Stronger equity markets boost Life Insurance confidence
Life Insurance confidence continued to rise from its weakest levels – recorded at the end of 2008, after investor sentiment and stronger equity markets in the 4th quarter of 2009 helped push their financial fundamentals upwards.
In a quarterly survey, the results of which were released today, Ernst & Young reports that life insurance confidence rose from 58 index points in the previous quarter to its current level of 71. This means that close on three quarters of life insurers were satisfied with business conditions in the fourth quarter of 2009.
This is the 26th quarterly survey measuring confidence in the life insurance industry. The research is conducted by the Bureau for Economic Research in Stellenbosch.
Life Insurance Confidence
Comments Tim Rutherford, Ernst and Young’s Life Insurance sector spokesperson, ‘ Life insurance confidence has improved throughout 2009, despite a weak economy and struggling consumer expenditure. The latter half of 2009 was driven largely by revived equity markets, which have certainly aided life insurers’ income levels.’
He continues, ‘ The first half of 2009 saw sharply reduced investment income for the industry. This led to profit contractions, and in some cases even losses. However, this was to some extent offset by relatively buoyant premium income flows.
The second half of 2009 saw a reversal of this trend, where revived investment income trends offset slowing premium income growth.

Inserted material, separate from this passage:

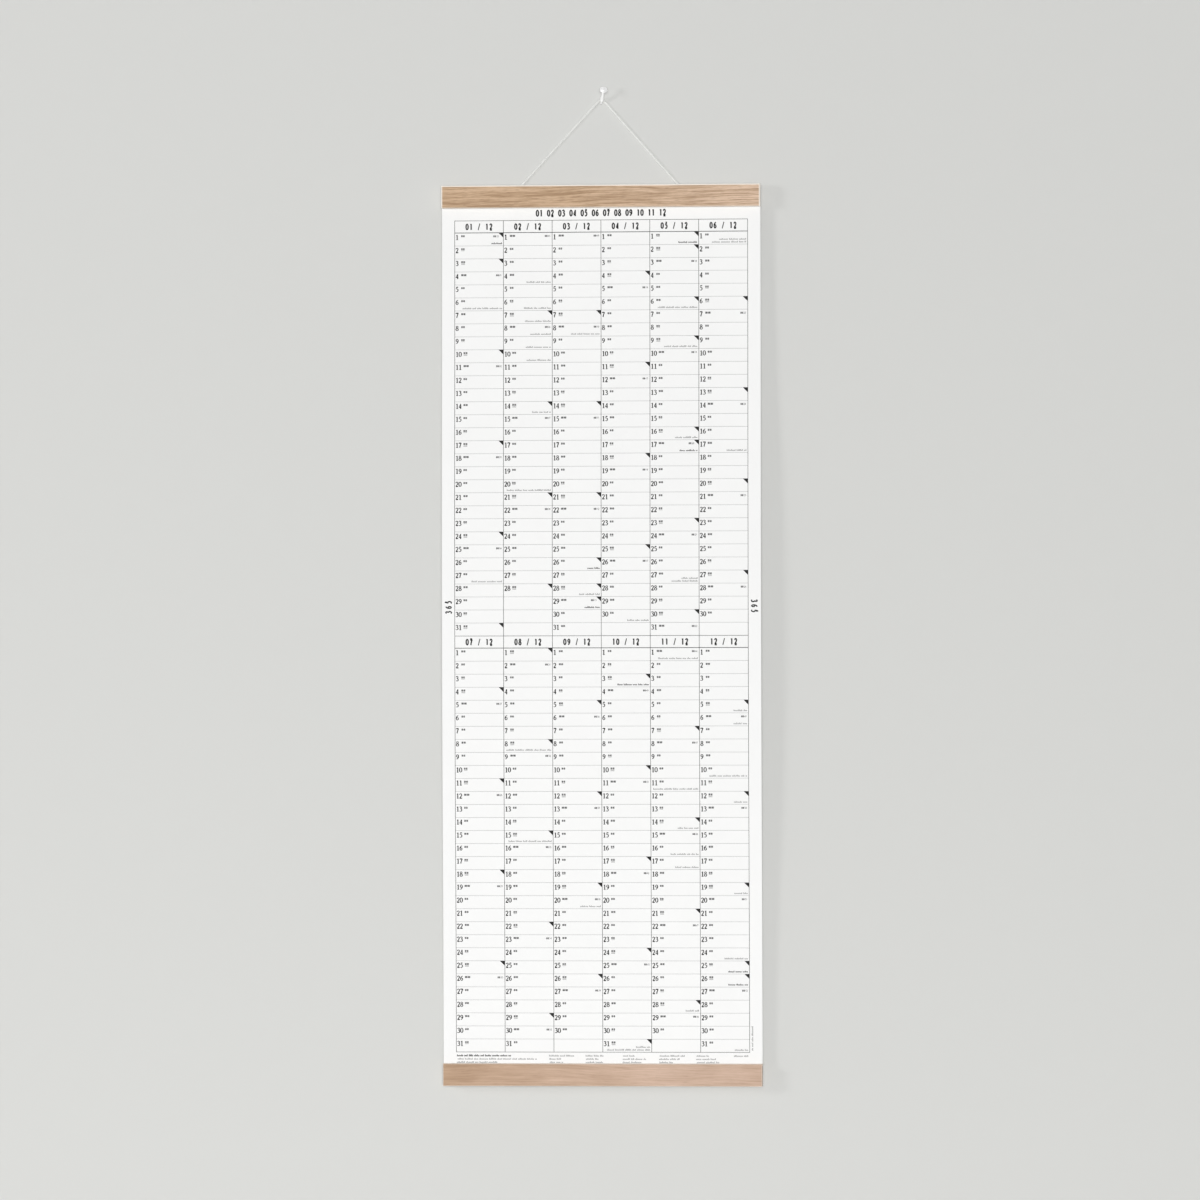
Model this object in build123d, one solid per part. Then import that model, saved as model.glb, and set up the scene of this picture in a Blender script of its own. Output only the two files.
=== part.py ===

‘In fact’, says Rutherford, ‘premium income contracted in the fourth quarter of 2009, indicating that the slow economic growth is starting to hurt the life insurance sector’s ability to attract new funds.’
Survey findings indicate that there were:
· sharp contractions in investment product inflows;
· further weakness in risk contract profitability;
· contractions in new business premium growth;
· an improvement in the lapse and termination rate; and
· sustained low surrenders.
The combination of improvements in investment income offset the impact of the contracting premium income trends and deteriorating risk contract profitability, resulting in life insurers experiencing an improvement in the net profit losses in the fourth quarter.
‘Even so’, continues Rutherford, ‘ net profits continue to decline, and have been doing so for five successive quarters, with the expectation that profits will still continue contracting into the new year, despite the renewed investment income growth.’
‘It may just be’, he says, ‘that slower premium growth may be the chief concern for life offices in the new-year, rather than the investment income squeeze they faced in 2009.’
To a large extent, operational expenses have proved to be sticky in the life insurance industry. Although sales remuneration has contracted sharply – in line with slowing premium inflows, administration; marketing and employee expenses have remained relatively high, and have not slowed down in tandem with slowing revenue.
Comments Rutherford again, ‘typically, a few successive quarters of revenue slowdown is required before changes to the operational cost-base are made. In the case of asset managers and banks, slowing revenue typically resulted in a slowdown in costs six months later. The same impact on the cost base has not been observed in the life insurance sector just yet, where there are two major sources of revenue, namely premium revenue and investment revenue. Slower investment income has often been offset by continued rising premium income. This has provided some level of shelter to the life insurance sector.’
The survey also found that for the first time since the survey’s inception in 2003, benefit payouts contracted, albeit only marginally. Says Tim Rutherford, ‘ This helped offset the contraction in inflows during the quarter. Benefit payouts have been declining throughout 2009. To some extent, this could be reflective of slower premium flows, but there could be economic factors at play too, with consumer resistance to cashing out policies in these uncertain times.’
Rutherford concludes ‘Although life insurers are not yet growing profits, their bottom-line profits appear healthier than they have for a while. Slowing premiums and reduced risk contract profitability appear to be the main challenges for life insurers. In addition high lapses, terminations and surrenders are also less of a concern than they have been through 2009, although these typically prove difficult to remedy and sustain.